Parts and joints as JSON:
□ □ □ □

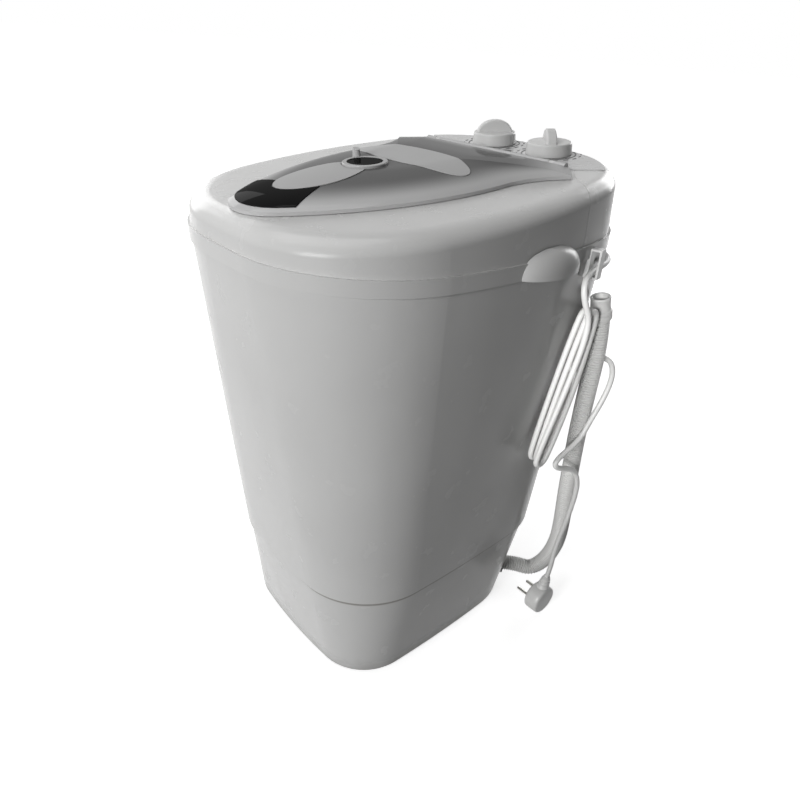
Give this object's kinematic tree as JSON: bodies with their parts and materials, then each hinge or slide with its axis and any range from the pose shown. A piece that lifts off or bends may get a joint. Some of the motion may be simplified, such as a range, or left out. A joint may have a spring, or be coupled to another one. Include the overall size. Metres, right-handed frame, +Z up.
{
  "type": "washing machine",
  "caption": "Small top-loading tub washing machine: tapered white body, domed lid with a round handle, control knobs at the rear, ribbed drain hose, power cord and plug",
  "frame": {"origin": "on the floor, under the middle of the machine without its hose and cord", "axes": "+X to the right of someone facing the front, -Y the front, +Z up"},
  "size_m": [0.3831, 0.4575, 0.5818],
  "materials": {
    "body_white": "white moulded shell, glossy",
    "cover_white": "white top cover and rim, glossy",
    "base_white": "white moulded base, slightly less glossy",
    "lid_smoke": "grey translucent lid, glossy",
    "lid_pale": "pale printed window on the lid",
    "lid_dark": "dark tinted inlay, glossy",
    "knob_white": "white knob, satin",
    "panel_grey": "control panel film",
    "print_dark": "printed dial scale",
    "lens": "dark indicator lens",
    "tub_white": "white moulded tub",
    "pulsator_grey": "pale grey moulded pulsator",
    "inner_black": "black moulded plastic",
    "inner_grey": "grey moulded plastic",
    "steel": "bright turned or rolled steel",
    "zinc": "zinc plated steel",
    "motor_paint": "dark painted motor case",
    "bronze": "sintered bronze",
    "rubber_black": "black rubber",
    "hose_white": "white ribbed hose",
    "cord_white": "white cord sheath",
    "plug_white": "white moulded plug",
    "pins": "nickel plated plug pins"
  },
  "bodies": {
    "cabinet": {"base_housing": "base_white", "base_plate": "inner_black", "base_screws": "zinc", "bearing_housing": "inner_grey", "bearings": "bronze", "bracket_screws": "zinc", "capacitor": "inner_grey", "control_housing": "cover_white", "cord_grommet": "cord_white", "cover_screws": "zinc", "dial_scales": "print_dark", "drain_elbow": "inner_grey", "drain_hose": "hose_white", "drive_belt": "rubber_black", "hose_clip": "cover_white", "hose_cuff": "hose_white", "indicator_lens": "lens", "motor_bracket": "zinc", "motor_case": "motor_paint", "outer_body": "body_white", "outlet_socket": "cover_white", "panel_overlay": "panel_grey", "plug_pins": "pins", "power_cord_hank": "cord_white", "power_cord_lead": "cord_white", "power_cord_tail": "cord_white", "power_plug": "plug_white", "rim_collar": "cover_white", "rubber_feet": "rubber_black", "selector_switch": "inner_grey", "shaft_seal": "rubber_black", "timer_unit": "inner_grey", "top_cover": "cover_white", "wash_tub": "tub_white"},
    "lid": {"lid_shell": "lid_smoke", "hinge_pins": "steel", "lid_window": "lid_pale", "lid_crescent": "lid_dark", "handle_ring": "lid_pale", "handle_inlay": "lid_dark"},
    "timer": {"timer_knob": "knob_white", "timer_shaft": "steel"},
    "selector": {"selector_knob": "knob_white", "selector_shaft": "steel"},
    "pulsator": {"pulsator": "pulsator_grey", "pulsator_screw": "steel", "drive_shaft": "steel", "driven_pulley": "inner_black"},
    "rotor": {"motor_shaft": "steel", "motor_pulley": "inner_grey"}
  },
  "joints": [
    {"name": "lid_hinge", "type": "hinge", "parent": "cabinet", "child": "lid", "pos_m": [0, 0.114, 0.55595], "axis": [-1, 0, 0], "range_deg": [0, 95]},
    {"name": "timer_turn", "type": "hinge", "parent": "cabinet", "child": "timer", "pos_m": [-0.0404, 0.1625, 0.55629], "axis": [0, -0.0891, 0.996], "range_deg": [-300, 0]},
    {"name": "selector_turn", "type": "hinge", "parent": "cabinet", "child": "selector", "pos_m": [0.0404, 0.1625, 0.55629], "axis": [0, -0.0891, 0.996], "range_deg": [-45, 45]},
    {"name": "pulsator_spin", "type": "hinge", "parent": "cabinet", "child": "pulsator", "pos_m": [0, -0.035, 0.17], "axis": [0, 0, 1], "continuous": true},
    {"name": "motor_spin", "type": "hinge", "parent": "cabinet", "child": "rotor", "pos_m": [0.038, 0.07, 0.034], "axis": [0, 0, 1], "continuous": true}
  ],
  "couplings": [
    {"joint": "motor_spin", "follows": "pulsator_spin", "ratio": 4}
  ]
}
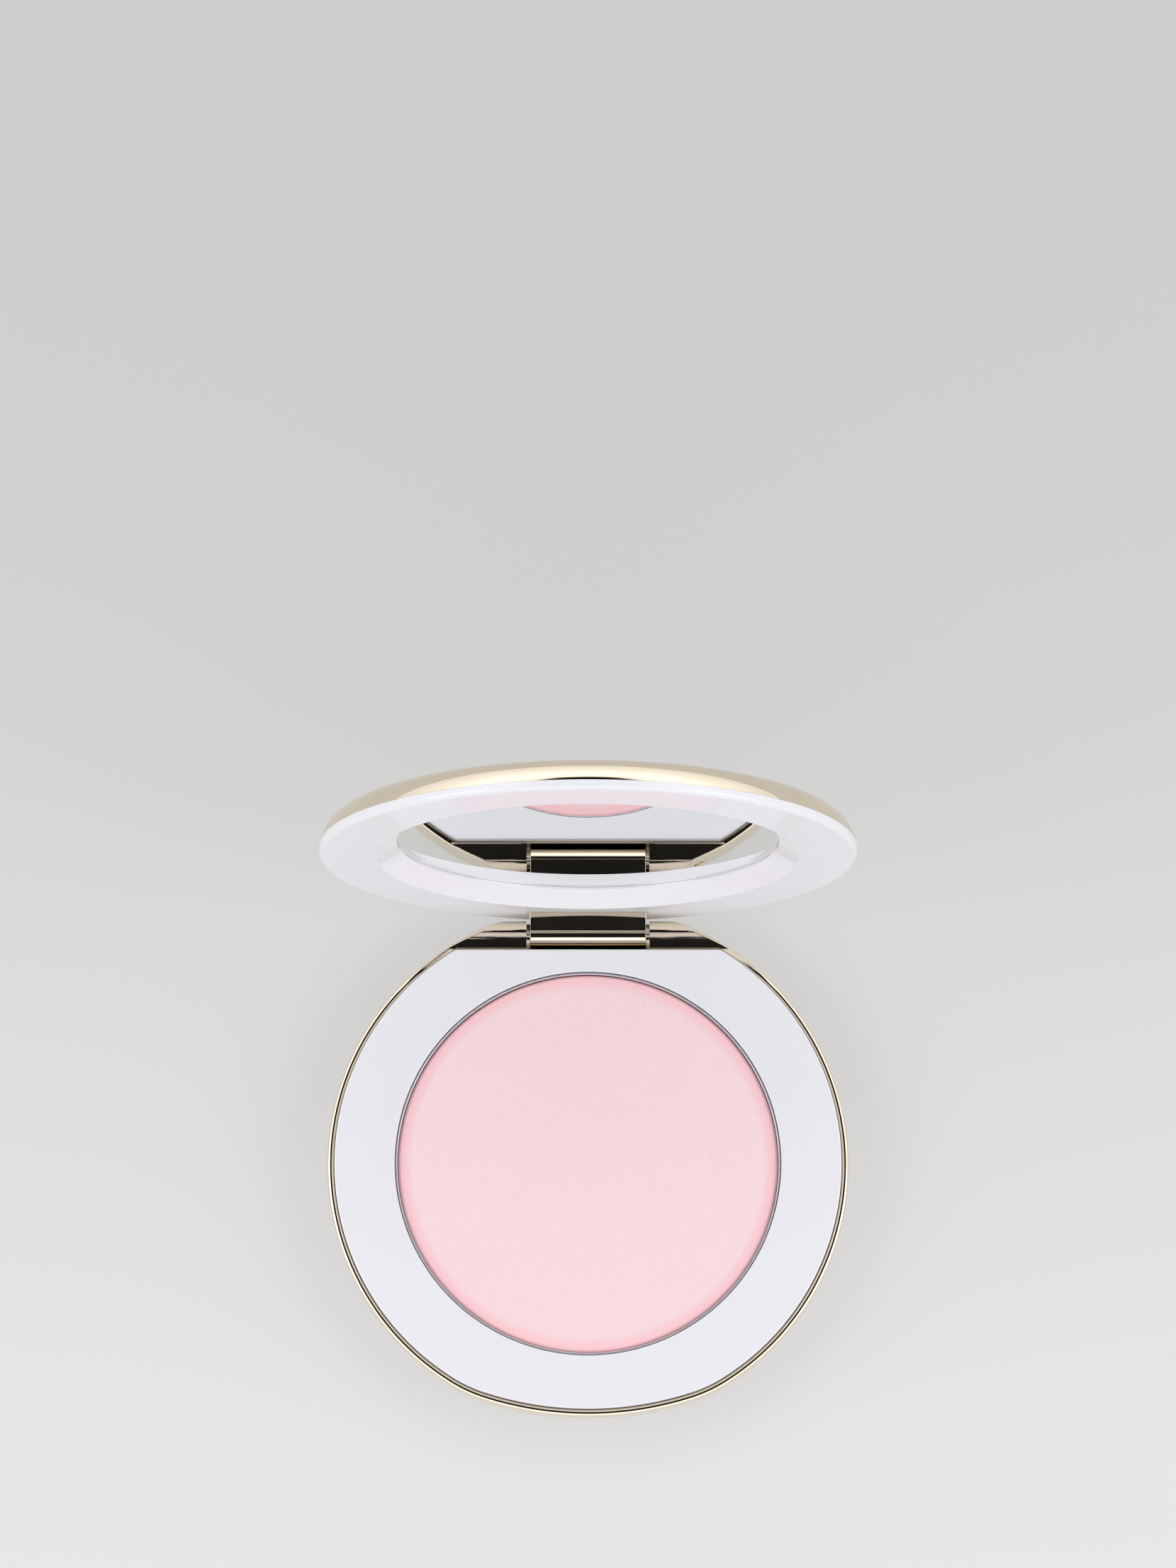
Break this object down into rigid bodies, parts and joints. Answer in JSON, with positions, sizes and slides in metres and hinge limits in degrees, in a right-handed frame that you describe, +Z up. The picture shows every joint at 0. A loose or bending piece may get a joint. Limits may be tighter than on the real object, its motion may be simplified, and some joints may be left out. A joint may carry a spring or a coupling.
{
  "type": "powder compact",
  "caption": "Round powder compact with pressed powder in a metal pan and a hinged lid with a recessed round mirror.",
  "frame": {"origin": "centre of the base's flat underside, on its bottom label", "axes": "+Z up, +Y from the front towards the hinge, +X to the right along the hinge axis"},
  "size_m": [0.0804, 0.0879, 0.082],
  "materials": {
    "champagne_gold": "gloss",
    "white_gloss_plastic": "gloss",
    "pan_metal": "satin",
    "pressed_powder": "matte",
    "clear_glue": "matte",
    "magnet_nickel": "satin",
    "label_film": "satin",
    "pin_steel": "satin",
    "silvered_glass": "polished",
    "foam_tape": "matte"
  },
  "bodies": {
    "base": {"base_shell": "champagne_gold", "base_deck": "white_gloss_plastic", "powder_pan": "pan_metal", "pressed_powder": "pressed_powder", "pan_adhesive": "clear_glue", "base_magnet": "magnet_nickel", "bottom_label": "label_film", "hinge_pin": "pin_steel"},
    "lid": {"lid_shell": "champagne_gold", "lid_frame": "white_gloss_plastic", "mirror_glass": "silvered_glass", "mirror_tape": "foam_tape", "lid_magnet": "magnet_nickel"}
  },
  "joints": [
    {"name": "lid_hinge", "type": "hinge", "parent": "base", "child": "lid", "pos_m": [0, 0.0358, 0.0065], "axis": [1, 0, 0], "range_deg": [0, 94]}
  ]
}
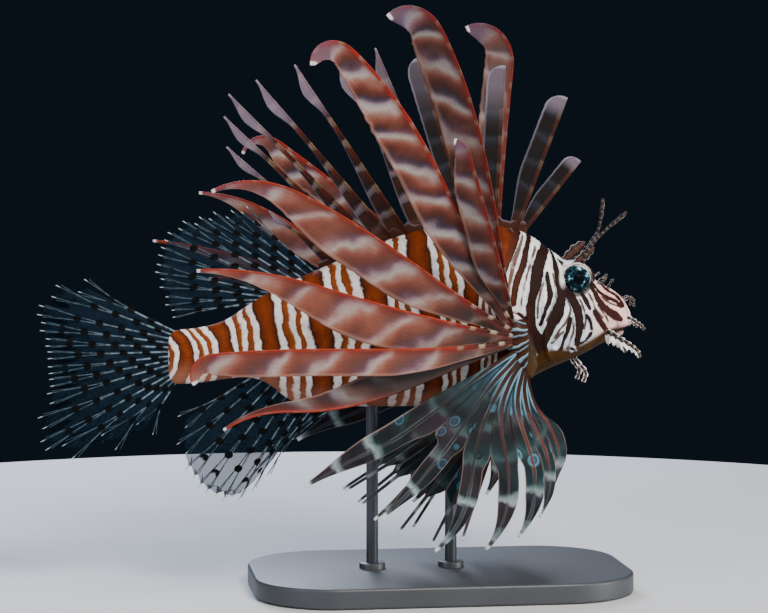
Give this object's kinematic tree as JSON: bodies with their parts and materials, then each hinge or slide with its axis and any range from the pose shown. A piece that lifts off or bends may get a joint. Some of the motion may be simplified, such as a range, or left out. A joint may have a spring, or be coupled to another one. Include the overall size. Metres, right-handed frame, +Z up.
{
  "type": "red lionfish model",
  "caption": "Life-size red lionfish swimming with all its fins spread, held by short rods on a flat display base.",
  "frame": {"origin": "centre of the underside of the display base", "axes": "+X towards the fish's snout, +Y towards its left side, +Z up"},
  "size_m": [0.3045, 0.1991, 0.2876],
  "materials": {
    "skin": "satin skin, brown bars on white",
    "spine": "banded red-brown spines with pale tips",
    "blade": "salmon rays with grey bands",
    "clear_fin": "clear membrane with pale rays and dark spots",
    "eye": "wet, dark blue-green",
    "stand_base": "satin dark grey",
    "stand_rod": "brushed"
  },
  "bodies": {
    "root": {"head": "skin", "lower_jaw": "skin", "trunk": "skin", "tail_stem": "skin", "eye_right": "eye", "eye_left": "eye", "tentacle_right": "spine", "tentacle_left": "spine", "spiny_dorsal_front": "spine", "spiny_dorsal_rear": "spine", "soft_dorsal_fin": "clear_fin", "anal_fin": "clear_fin", "caudal_fin": "clear_fin", "pectoral_right_upper": "blade", "pectoral_right_middle": "blade", "pectoral_right_lower": "blade", "pectoral_left_upper": "blade", "pectoral_left_middle": "blade", "pectoral_left_lower": "blade", "pelvic_fin_right": "clear_fin", "pelvic_fin_left": "clear_fin", "stand_base": "stand_base", "stand_rod_front": "stand_rod", "stand_rod_rear": "stand_rod"}
  },
  "joints": []
}
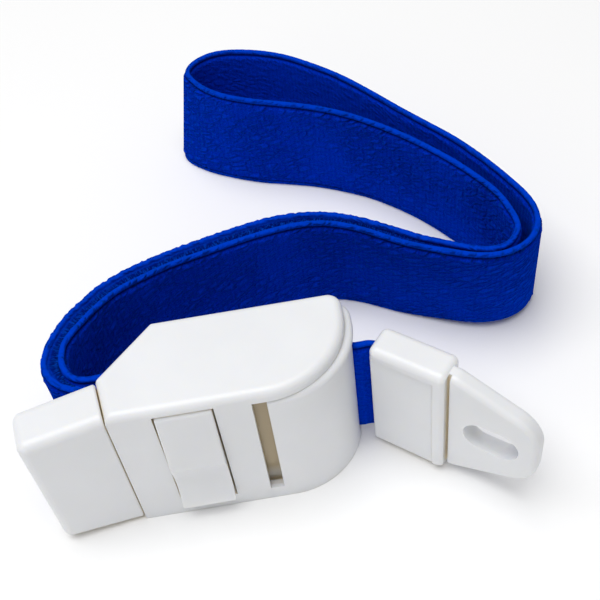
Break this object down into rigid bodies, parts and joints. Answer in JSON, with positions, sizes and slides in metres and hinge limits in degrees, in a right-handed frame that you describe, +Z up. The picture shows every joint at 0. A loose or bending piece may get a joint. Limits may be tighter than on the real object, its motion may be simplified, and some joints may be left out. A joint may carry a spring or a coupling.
{
  "type": "quick-release tourniquet",
  "caption": "Quick-release tourniquet: elastic webbing strap, white buckle housing with a rocker release key, plug-in tongue and pull grip.",
  "frame": {"origin": "middle of the buckle housing's outline, on the side plate's resting face", "axes": "+X along the housing towards the tongue, +Y towards the strap loop, +Z up across the strap's width"},
  "size_m": [0.0982, 0.1128, 0.033],
  "materials": {
    "shell_plastic": "glossy moulded",
    "key_plastic": "glossy moulded",
    "grip_plastic": "glossy moulded",
    "tongue_plastic": "glossy moulded",
    "mechanism_plastic": "moulded",
    "steel": "drawn wire",
    "webbing": "woven elastic"
  },
  "bodies": {
    "housing": {"housing_base": "shell_plastic", "housing_cover": "shell_plastic", "cover_screw_1": "steel", "cover_screw_2": "steel", "cover_screw_3": "steel", "key_pin": "steel", "key_spring": "steel", "cam_pin": "steel", "cam_spring": "steel", "latch_pin": "steel", "latch_spring": "steel", "roller_pin": "steel", "strap_loop": "webbing"},
    "key": {"release_key": "key_plastic"},
    "cam": {"strap_cam": "mechanism_plastic"},
    "latch": {"latch_lever": "mechanism_plastic"},
    "roller": {"guide_roller": "mechanism_plastic"},
    "grip": {"grip_block": "grip_plastic", "grip_jaw": "mechanism_plastic", "strap_tail": "webbing"},
    "tongue": {"tongue_body": "tongue_plastic", "tongue_cover": "tongue_plastic", "tongue_bar": "mechanism_plastic", "strap_lead": "webbing"}
  },
  "joints": [
    {"name": "key_press", "type": "hinge", "parent": "housing", "child": "key", "pos_m": [-0.00885, -0.0064, 0.0289], "axis": [1, 0, 0], "range_deg": [0, 8], "stiffness_Nm_per_rad": 0.2, "springref_deg": -2.86},
    {"name": "cam_release", "type": "hinge", "parent": "housing", "child": "cam", "pos_m": [-0.0157, -0.0062, 0.0155], "axis": [0, 0, 1], "range_deg": [0, 16]},
    {"name": "latch_release", "type": "hinge", "parent": "housing", "child": "latch", "pos_m": [0.0026, -0.0046, 0.0178], "axis": [0, 0, 1], "range_deg": [-20, 0]},
    {"name": "roller_spin", "type": "hinge", "parent": "housing", "child": "roller", "pos_m": [-0.0012, 0.00325, 0.0162], "axis": [0, 0, 1], "continuous": true},
    {"name": "grip_pull", "type": "slide", "parent": "housing", "child": "grip", "axis": [-0.9839, -0.1788, 0], "range_m": [0, 0.015]},
    {"name": "tongue_swing", "type": "hinge", "parent": "housing", "child": "tongue", "pos_m": [0.0227, 0.0013, 0.0152], "axis": [0, 0, 1], "range_deg": [-5, 40]}
  ],
  "couplings": [
    {"joint": "cam_release", "follows": "key_press", "ratio": 2},
    {"joint": "latch_release", "follows": "key_press", "ratio": -2.5}
  ]
}
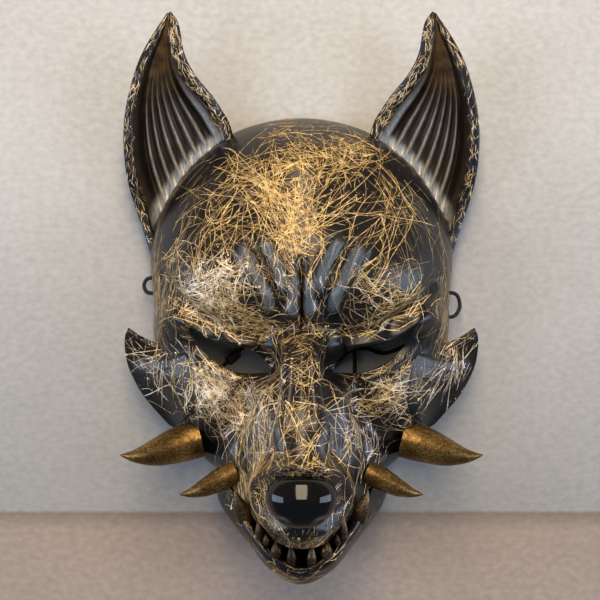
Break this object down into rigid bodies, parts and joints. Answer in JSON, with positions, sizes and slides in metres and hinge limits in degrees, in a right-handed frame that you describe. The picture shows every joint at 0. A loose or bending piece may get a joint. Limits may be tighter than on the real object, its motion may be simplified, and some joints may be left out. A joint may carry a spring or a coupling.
{
  "type": "demon fox mask",
  "caption": "Full-face fox mask: a hollow domed shell with tall fluted ears, hooked cheek fins, muzzle with nose, tusks, toothed lower jaw and an elastic cord.",
  "frame": {"origin": "on the plane of the back rim, under the middle of the mask's box without the cord", "axes": "+Z out of the face, +Y from the chin to the ear tips, +X to the viewer's right as one looks at the face"},
  "size_m": [0.2282, 0.3556, 0.133],
  "materials": {
    "satin_black_paint": "satin black with gold drizzle",
    "bronze_paint": "rubbed antique bronze paint",
    "brown_ear_paint": "dark brown with silver ridges and a navy rim",
    "tooth_paint": "olive bronze",
    "gloss_black": "gloss black lacquer",
    "black_elastic": "braided matte black elastic",
    "lock_plastic": "matte black"
  },
  "bodies": {
    "root": {"face_shell": "satin_black_paint", "lower_jaw": "satin_black_paint", "ear_left": "brown_ear_paint", "ear_right": "brown_ear_paint", "nose_pad": "gloss_black", "upper_tusk_left": "bronze_paint", "upper_tusk_right": "bronze_paint", "lower_tusk_left": "bronze_paint", "lower_tusk_right": "bronze_paint", "jaw_fang_left": "tooth_paint", "jaw_fang_right": "tooth_paint", "jaw_tooth_left_1": "tooth_paint", "jaw_tooth_left_2": "tooth_paint", "jaw_tooth_left_3": "tooth_paint", "jaw_tooth_left_4": "tooth_paint", "jaw_tooth_right_1": "tooth_paint", "jaw_tooth_right_2": "tooth_paint", "jaw_tooth_right_3": "tooth_paint", "jaw_tooth_right_4": "tooth_paint", "elastic_cord": "black_elastic", "cord_lock": "lock_plastic"}
  },
  "joints": []
}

□ □ □ □

*THE TASK*:
Copy and report every line where the word "from" is present.

*ANSWER TO THE TASK*:
Give this object's kinematic tree as JSON: bodies with their parts and materials, then each hinge or slide with its axis and any range from the pose shown. A piece that lifts off or bends may get a joint. Some of the motion may be simplified, such as a range, or left out. A joint may have a spring, or be coupled to another one. Include the overall size. Metres, right-handed frame, +Z up.
  "frame": {"origin": "centre of the base's flat underside, on its bottom label", "axes": "+Z up, +Y from the front towards the hinge, +X to the right along the hinge axis"},
Give this object's kinematic tree as JSON: bodies with their parts and materials, then each hinge or slide with its axis and any range from the pose shown. A piece that lifts off or bends may get a joint. Some of the motion may be simplified, such as a range, or left out. A joint may have a spring, or be coupled to another one. Include the overall size. Metres, right-handed frame, +Z up.
  "frame": {"origin": "on the plane of the back rim, under the middle of the mask's box without the cord", "axes": "+Z out of the face, +Y from the chin to the ear tips, +X to the viewer's right as one looks at the face"},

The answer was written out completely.